El ser de palabra imagina su muerte, y esa muerte, que precisamente por ser imaginada nada tiene que ver con lo absoluto de la misma (imaginar la muerte propia equivale a intentar ese imposible que sería ser testigo de la propia ausencia). Mas lo cierto es que este despliegue imaginario serena o suscita fobias, y ello no siempre de manera coincidente en los diferentes individuos. Para uno es insoportable la idea de estar esperando a que produzca su efecto la dosis de barbitúricos, mientras que para otro, lo insoportable es la imagen de quiebra del entero cuerpo al arrojarse a un precipicio. No hay quizás buena muerte pero hay muerte menos mala según los casos. El ciudadano deseoso de acabar, al que se le excluye de la medicación sedativa, puede sentir tremenda desazón sabiendo que quizás se vea abocado al primer tóxico a mano, lo que podría denominarse complejo de Madame Bovary.
La sociedad en que proliferan cárceles, manicomios, industrias contaminates y esclavizadoras de sus operarios, trabajo embrutecedor y temor al paro…la sociedad de la nueva y de la vieja miseria considera ilegítimo que alguien pueda con lucidez y hasta serenidad decir que se acabó. Los que, como a tantos otros, niegan a Tony Nicklinson el principio de elección sobre su propia muerte, están posiblemente cegados por alguna de esas ideologías de la salvación que engrasan este edificio de la infamia y la mentira, son de alguna manera voluntarios capataces de una causa, pero en este caso el capataz carga en exceso la suerte, se gusta en esta su función de capataz del infierno.
Postscriptum
Me había propuesto retomar la reflexión interrumpida hace unas semanas sobre cuestiones vinculadas a lo que en otro tiempo se llamaba filosofía natural; cuestiones que aquí he reivindicado muchas veces como expresión de un tipo de interrogación inherente a la condición humana y que sería parte de la atmósfera espiritual de todo ciudadano, si simplemente las condiciones sociales no lo impidieran.
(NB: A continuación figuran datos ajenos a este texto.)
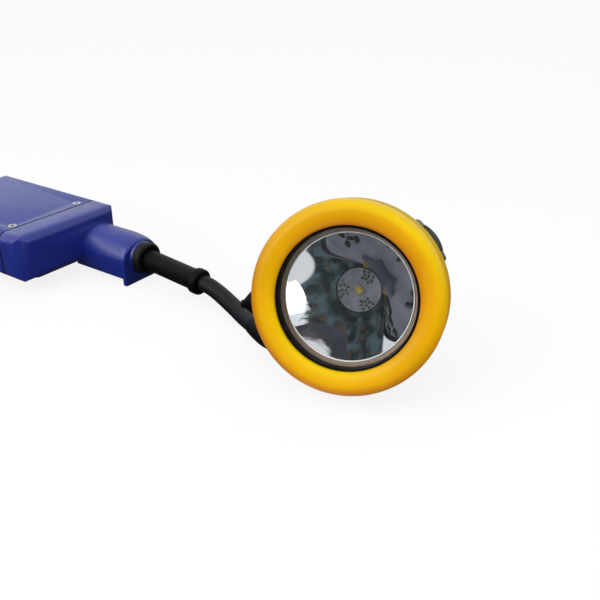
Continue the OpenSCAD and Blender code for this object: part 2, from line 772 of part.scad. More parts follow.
module outlet_nut() {
    nut_r = outlet_nut_d / 2;
    bore_r = sleeve_d / 2 + 1;
    edge = 1.4;
    color("#1b1b1d") translate([nose_front, nose_offset, nose_axis_z]) rotate([0, 90, 0]) rotate_extrude()
        polygon(concat([[bore_r, 0], [nut_r, 0]],
            arc([nut_r - edge, outlet_nut_t - edge], edge, 0, 90, 6), [[bore_r, outlet_nut_t]]));
}

// ---- Battery pack ----

module pack_outline() {
    intersection() {
        translate([0, 0, pack_base_z]) linear_extrude(pack_h)
            rounded_rect(pack_length, pack_w, pack_corner_r);
        translate([0, 0, pack_base_z + pack_h / 2]) rotate([90, 0, 90])
            linear_extrude(pack_length, center = true) rounded_rect(pack_w, pack_h, edge_r);
        translate([0, 0, pack_base_z + pack_h / 2]) rotate([90, 0, 0])
            linear_extrude(pack_w, center = true) rounded_rect(pack_length, pack_h, edge_r);
    }
}

// The part of a solid between two stations along the pack
module slice(from, to) {
    intersection() {
        children();
        translate([from, -pack_w, -1]) cube([to - from, 2 * pack_w, pack_top_z + 10]);
    }
}

// The inside of the case and the head, drawn in by a margin
module pack_inside(from, to, margin) {
    wall = pack_wall + margin;
    slice(from, to) translate([0, 0, pack_base_z + pack_floor + margin])
        linear_extrude(pack_h - pack_floor - pack_roof - 2 * margin)
            rounded_rect(pack_length - 2 * pack_wall, pack_w - 2 * wall, pack_corner_r - pack_wall);
}

module case_screw_places() {
    for (side = [-1, 1], top = [0, 1]) translate([case_screw_x, side * case_screw_y,
        top == 1 ? pack_top_z : pack_base_z]) rotate([top == 1 ? 0 : 180, 0, 0]) children();
}

module bracket_screw_places() {
    for (end = [-1, 1], side = [-1, 1])
        translate([end * (belt_slot + leg_length) / 2, side * strap_w * 0.28, 0]) children();
}

module pack_case() {
    color("#1d2f8f") difference() {
        slice(-pack_front, case_front) pack_outline();
        pack_inside(-pack_front + pack_wall, pack_front, 0);
        case_screw_places() translate([0, 0, -pack_wall - 2])
            cylinder(d = case_screw_d + 0.3, h = pack_wall + 3, $fn = 32);
        case_screw_places() translate([0, 0, -case_screw_head])
            cylinder(d = case_screw_d * 1.8 + 0.3, h = 3, $fn = 32);
        bracket_screw_places() translate([0, 0, pack_base_z - 1])
            cylinder(d = bracket_screw_d + 0.1, h = bracket_bite + 1.2, $fn = 32);
    }
}

// The nose, arched above and straight-sided below, its top falling to the front plate, drawn in by a margin
module nose_solid(inset) {
    start = pack_front - edge_r - 1;
    front = nose_plate_x - inset;
    half = nose_w / 2 - inset;
    crown = [for (a = [0:7.5:90]) [nose_crown(a) - inset, nose_station(a) - inset]];
    union() {
        intersection() {
            translate([start, nose_offset, nose_arch_z]) rotate([0, 90, 0])
                cylinder(r = half, h = front - start);
            translate([0, nose_offset, nose_crown_z]) rotate([0, 90, 0])
                rotate_extrude() polygon(concat([[0, start - 1], [crown[0][0], start - 1]], crown, [[0, front]]));
            translate([start - 1, nose_offset - nose_w, nose_arch_z - 1])
                cube([front - start + 2, 2 * nose_w, nose_w]);
        }
        translate([start, nose_offset - half, nose_floor_z + inset])
            cube([front - start, 2 * half, nose_arch_z - nose_floor_z - inset]);
    }
}

module pack_head() {
    color("#1d2f8f") difference() {
        union() {
            slice(head_back, pack_front) pack_outline();
            nose_solid(0);
            translate([nose_plate_x - 1, nose_offset, nose_axis_z]) rotate([0, 90, 0])
                cylinder(d = nose_boss_d, h = nose_boss_t + 1);
            translate([nose_plate_x - foot_t, nose_offset - nose_w / 2 + 0.4, 0])
                cube([foot_t, nose_w - 0.8, nose_floor_z + 1]);
            pack_inside(case_front - spigot_length, head_back + 1, fit_gap);
        }
        pack_inside(case_front - spigot_length - 1, pack_front - pack_wall, 2.2);
        slice(pack_front - pack_wall - 1, nose_front) nose_solid(nose_wall);
        translate([nose_front - 6, nose_offset, nose_axis_z]) rotate([0, 90, 0])
            cylinder(d = cable_d + 0.4, h = 8, $fn = 48);
        case_screw_places() translate([0, 0, -case_screw_head - case_screw_l - 1])
            cylinder(d = case_screw_d + 0.1, h = case_screw_l + 1, $fn = 32);
    }
}

module case_gasket() {
    color("black") difference() {
        slice(case_front, head_back) pack_outline();
        pack_inside(case_front - 1, head_back + 1, fit_gap - seal_gap);
    }
}

module case_screws() {
    color("dimgray") case_screw_places()
        screw(case_screw_d * 1.8, case_screw_head, case_screw_d, case_screw_l);
}

module cell_places() {
    for (i = [0:cell_count - 1]) translate([cell_back, (i - (cell_count - 1) / 2) * cell_pitch, cell_z])
        rotate([0, 90, 0]) children();
}

module cells() {
    color("mediumseagreen") cell_places() union() {
        cylinder(d = cell_d, h = cell_length - 0.8);
        cylinder(d = cell_d * 0.45, h = cell_length);
    }
}

module cell_frames() {
    frame_t = 5;
    frame_w = cell_count * cell_pitch + 2;
    color("#333333") for (x = [cell_back + 3, cell_back + cell_length - 9]) difference() {
        translate([x, -frame_w / 2, cell_z - cell_d / 2 - 0.3]) cube([frame_t, frame_w, cell_d + 0.6]);
        cell_places() translate([0, 0, -1]) cylinder(d = cell_d + 2 * seal_gap, h = cell_length + 2);
    }
}

module nickel_strips() {
    strip_w = (cell_count - 1) * cell_pitch + 8;
    color("silver") for (x = [cell_back - strip_t, cell_back + cell_length])
        translate([x, -strip_w / 2, cell_z - 3.5]) cube([strip_t, strip_w, 7]);
}

module protection_board() {
    color("darkgreen") translate([board_x, -board_w / 2, cell_z - board_h / 2])
        cube([1.6, board_w, board_h]);
}

module protection_parts() {
    color("dimgray") translate([board_x + 1.6, 0, cell_z]) union() {
        for (y = [-18, -11, 4, 11]) translate([0, y, -2.5]) cube([1.7, 5, 5]);
        translate([0, -3, -3]) cube([1.2, 4, 6]);
        for (y = [-24, 19]) translate([0, y, -1]) cube([0.8, 2, 1.2]);
    }
}

module belt_bracket() {
    strap_l = belt_slot + 2 * leg_length;
    color("#2b2b2e") difference() {
        union() {
            linear_extrude(strap_t) rounded_rect(strap_l, strap_w, 3);
            for (end = [-1, 1])
                translate([end * (belt_slot + leg_length) / 2 - leg_length / 2, -strap_w / 2 + 2, 0])
                    cube([leg_length, strap_w - 4, pack_base_z]);
        }
        bracket_screw_places() translate([0, 0, -1])
            cylinder(d = bracket_screw_d + 0.4, h = pack_base_z + 2, $fn = 32);
        bracket_screw_places() translate([0, 0, -1])
            cylinder(d = bracket_screw_d * 1.8 + 0.4, h = 1 + bracket_screw_head + 0.2, $fn = 32);
    }
}

module bracket_screws() {
    color("gray") bracket_screw_places() translate([0, 0, 0.2]) rotate([180, 0, 0])
        screw(bracket_screw_d * 1.8, bracket_screw_head, bracket_screw_d,
            pack_base_z - 0.2 - bracket_screw_head + bracket_bite);
}

bezel_ring();
bezel_lock_screw();
lens_gasket();
lens();
reflector();
led_board();
main_led();
led_board_parts();
heat_sink();
heat_sink_screws();
driver_spacers();
driver_board();
driver_parts();
driver_screws();
shell_o_ring();
rear_shell();
switch_collar();
switch_knob();
switch_shaft();
shaft_o_ring();
shaft_clip();
switch_wiper();
switch_wafer();
post_base();
charging_pin();
pin_nut();
cap_hook();
hook_screws();
gland_nut();
cable_tail();
lamp_boot();
cable();
pack_sleeve();
outlet_nut();
pack_head();
pack_case();
case_gasket();
case_screws();
cells();
cell_frames();
nickel_strips();
protection_board();
protection_parts();
belt_bracket();
bracket_screws();
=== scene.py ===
import json
import math

import bmesh
import bpy
import numpy as np
from bpy.props import FloatProperty, FloatVectorProperty, IntProperty, PointerProperty
from mathutils import Matrix, Vector


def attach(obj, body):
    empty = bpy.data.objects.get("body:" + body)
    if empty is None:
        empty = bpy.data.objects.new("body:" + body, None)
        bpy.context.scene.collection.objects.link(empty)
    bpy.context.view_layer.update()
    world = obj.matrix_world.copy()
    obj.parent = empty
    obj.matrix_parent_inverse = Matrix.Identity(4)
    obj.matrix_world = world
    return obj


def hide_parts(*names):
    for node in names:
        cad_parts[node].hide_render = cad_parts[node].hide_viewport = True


bl_info = {
    "name": "Miner's cap lamp",
    "version": (1, 0, 0),
    "blender": (4, 5, 0),
    "location": "View3D > Sidebar > Cap lamp",
    "description": "Finishes the packed cap lamp: bezel, reflector, cable, battery pack and stage",
    "category": "Add Mesh",
}

MM = 0.001
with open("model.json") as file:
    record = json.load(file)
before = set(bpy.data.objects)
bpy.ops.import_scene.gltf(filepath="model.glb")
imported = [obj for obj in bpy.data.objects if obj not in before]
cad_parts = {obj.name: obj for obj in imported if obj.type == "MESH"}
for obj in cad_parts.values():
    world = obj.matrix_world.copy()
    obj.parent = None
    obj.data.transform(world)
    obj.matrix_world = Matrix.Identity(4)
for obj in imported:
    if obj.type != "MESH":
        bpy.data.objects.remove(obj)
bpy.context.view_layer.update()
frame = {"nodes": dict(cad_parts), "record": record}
NODES = frame["nodes"]

# The cable's centre line in mm, from the outlet sleeve's end to the boot's tip
CABLE_ROUTE = [(124, 17.4, 9.7), (129, 17.3, 9.2), (137, 15.9, 7.6), (149, 12.2, 5.4), (157, 8.8, 4.7),
               (162.5, 6.2, 4.85), (167.5, 3.8, 5.1)]
NOSE_FACE = Vector((82.5, 18, 13.2))
# Where the boot meets the gland nut, in mm, and the way it leaves
BOOT_ROOT = Vector((190.14, -4.12, 8.81))
BOOT_WAY = Vector((-0.9188, 0.0557, -0.3907))
# Stations in the headpiece's own frame, in mm from the bezel's widest plane
LENS_BACK = 2.7
FLANGE_FRONT = -3.7
BOARD_TOP = -27.24
SWITCH_BACK = 24.8
SWITCH_ANGLE = 41
KNOB_SEAT = 37.8
LIP_FRONT = -0.5
BEZEL_BORE = 33
SEAT_RADIUS = 32.6
DIODE_TURN = 40
# Points closer than this are one point, and edges sharper than these angles in degrees stay sharp
# in the shading or get a small round
WELD = 0.002 * MM
CREASE = 38
ROUNDED_FROM = 32
# How far the cable runs on inside the sleeve's end and the boot's tip, in mm
RUN_ON = 4
# The boot's radius at its root, its taper and the depth of its grip grooves, in mm
BOOT_RADIUS = 6
BOOT_TAPER = 1.5
BOOT_GROOVE = 0.4
# The camera: its place in mm, the way that it looks in degrees, and its lens in mm
CAMERA_AT = Vector((364.09, -238.90, 175.80))
CAMERA_AZIMUTH = 35.124
CAMERA_HEIGHT = 26.801
CAMERA_SENSOR = 36
CAMERA_LENS = 46.086
# Area lights: name, place in metres, side in metres, power in watts, and whether the mirror shows it
LIGHTS = (("key", (-0.05, -0.5, 0.42), 0.5, 2.4, True),
          ("side", (0.66, -0.12, 0.15), 0.25, 1.1, False))
LIGHTS_AIM = (0.2, 0, 0.03)


def lamp_frame():
    """The headpiece's own frame: beam along +Z, X level, origin in the bezel's widest plane."""
    cloud = np.array([v.co for v in NODES["lens"].data.vertices])
    beam = Vector(np.linalg.svd(cloud - cloud.mean(0), full_matrices=False)[2][2])
    if beam.y > 0:
        beam = -beam
    right = Vector((0, 0, 1)).cross(beam).normalized()
    turn = Matrix((right, beam.cross(right), beam))
    local = cloud @ np.array(turn).T
    middle = Vector((local.min(0) + local.max(0)) / 2) + Vector((0, 0, LENS_BACK * MM))
    return Matrix.Translation(turn.transposed() @ middle) @ turn.transposed().to_4x4()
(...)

Tenía escrito ya incluso el primer texto, pero una bien comprensible reacción a la lectura de la crónica de Oppenheimer me obligó a postergar el asunto, esperando que no sea algo permanentemente diferido. De hecho ya planteaba, sin conciencia de ello, la alternativa cuando, en una de las columnas anteriores, por un lado decía que nadie debería renunciar a su capacidad de reflexión sobre el entorno natural y el propio ser del hombre, y por otro lado me refería a la praxis en contra de la alienación social como primer paso de la actitud filosófica. Efectivamente en misa y repicando, en la exigencia conceptual y la denuncia de la mentira que, fruto posiblemente de la cobardía, da lugar a la parodia de polis, que constituyen nuestras sociedades en las que la actitud filosófica es el enemigo, precisamente porque se mantienen precisamente en base a reprimir en cada uno de nosotros la irrenunciable aspiración a ser lúcidos. Exactamente la situación por la que el restaurado régimen democrático de Atenas era incompatible con Sócrates.